Her daughter nodded thoughtfully and dove her hand into the plastic bag to retrieve her colored pencils. Meanwhile, Marc-Andre had his Go-Pack upside down, shaking it furiously until the pencils dropped onto the floor, where he was sitting in a half-split.
Unsatisfied, he lunged across his sister, snatching the orange pencil from her tight grip and placing it in his pile. When his head was turned, Adriana slyly took it back. The matriarchs watched without a word, exchanging a lighthearted glance, as he scribbled more circles with his green pencil.
“Mommy! Choo, choo!” he said.
“Yes, what a beautiful choo choo,” she said, ever supportive, until she took a look at his mouth. “Oh my gosh, you ate it? You have green lips!”
She burst into a short burst of giggles, which ricocheted off the museum walls.

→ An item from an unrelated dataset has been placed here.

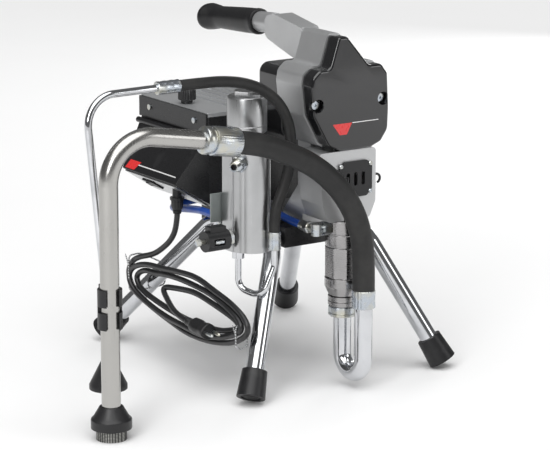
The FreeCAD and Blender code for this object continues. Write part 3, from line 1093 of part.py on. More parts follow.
def main():
    leg_frame("left_leg_frame", -1)
    leg_frame("right_leg_frame", 1)
    rubber_feet()
    base_channel()
    drive_housing()
    front_cover()
    node("fasteners", group(*(leg_bolts() + cover_screws() + bracket_screws())))
    rod_cover()
    motor(crank_and_gears())
    connecting_rod()
    motor_cowl()
    pump()
    ferrules = suction_set() + drain_set() + whip_hose()
    node("hose_ferrules", shaped(Part.makeCompound(ferrules), "hose_ferrules"))
    tube_clip()
    manifold()
    manifold_bracket()
    controller()
    handle()
    power_cord()
    doc.recompute()
    for obj in doc.Objects:
        if "Invalid" in obj.State or "Error" in obj.State:
            raise RuntimeError("%s failed to build" % obj.Label)
    for obj in NODES:
        if obj.Shape.isNull() or not obj.Shape.isValid():
            raise RuntimeError("%s has no valid shape" % obj.Label)
    for obj in NODES:
        obj.Shape.exportStep("parts/%s.step" % obj.Label)
    print(len(NODES), "sub-parts")


main()
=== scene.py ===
import json
import math

import bmesh
import bpy
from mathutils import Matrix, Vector


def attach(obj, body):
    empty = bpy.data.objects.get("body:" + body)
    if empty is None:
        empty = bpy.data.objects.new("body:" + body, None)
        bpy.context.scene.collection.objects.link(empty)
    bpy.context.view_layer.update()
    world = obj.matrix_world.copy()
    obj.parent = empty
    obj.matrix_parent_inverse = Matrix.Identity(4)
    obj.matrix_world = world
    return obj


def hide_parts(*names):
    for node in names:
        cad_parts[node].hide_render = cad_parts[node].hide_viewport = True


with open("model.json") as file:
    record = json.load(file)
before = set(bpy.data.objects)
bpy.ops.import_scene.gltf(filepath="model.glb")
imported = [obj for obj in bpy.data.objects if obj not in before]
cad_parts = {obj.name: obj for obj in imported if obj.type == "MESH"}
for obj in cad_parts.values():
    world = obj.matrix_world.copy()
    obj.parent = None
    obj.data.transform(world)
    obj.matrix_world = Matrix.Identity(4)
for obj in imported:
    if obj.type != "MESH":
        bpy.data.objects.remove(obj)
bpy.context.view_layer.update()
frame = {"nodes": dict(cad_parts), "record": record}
NODES = frame["nodes"]
MM = 0.001

# Places shared by several pieces, in millimetres.
UP = (0, 0, 1)
PUMP_X, PUMP_Y = 0, -162
MANIFOLD_X, MANIFOLD_Y = -105, -112
KNOB_X, KNOB_Y, KNOB_BASE = -94, 39, 325.3


def mm(*values):
    """A point given in millimetres."""
    return Vector(values) * MM


# ------------------------------------------------------------------ finishes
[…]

“Choooooo?” he questioned, unsure why his mother was laughing.
“I can’t believe you ate that,” she gasped. “Don’t eat that anymore, Marc. Adri, are you done?”
Her daughter nodded, again, without a word.
“Wow, it looks great,” her mother said, before requesting Adriana’s autograph at the bottom of her drawing.
A few galleries away in the “Changing Views” exhibit, J.P. insisted that he return to sketch.
The young artist finished up his masterpiece. He held it out in front of him, comparing it to the original work.
“Mom, can we go into the room with the colored squares?” he asked, dropping his arm with satisfaction.
“Yeah, we can go in the next room,” she smiled, and remarked to her mother, “It’s a true testament. You’re witnessing a transformation.”
“Now, he’s getting warmed up,” Ms. Drake said. “Now, he doesn’t want to leave.”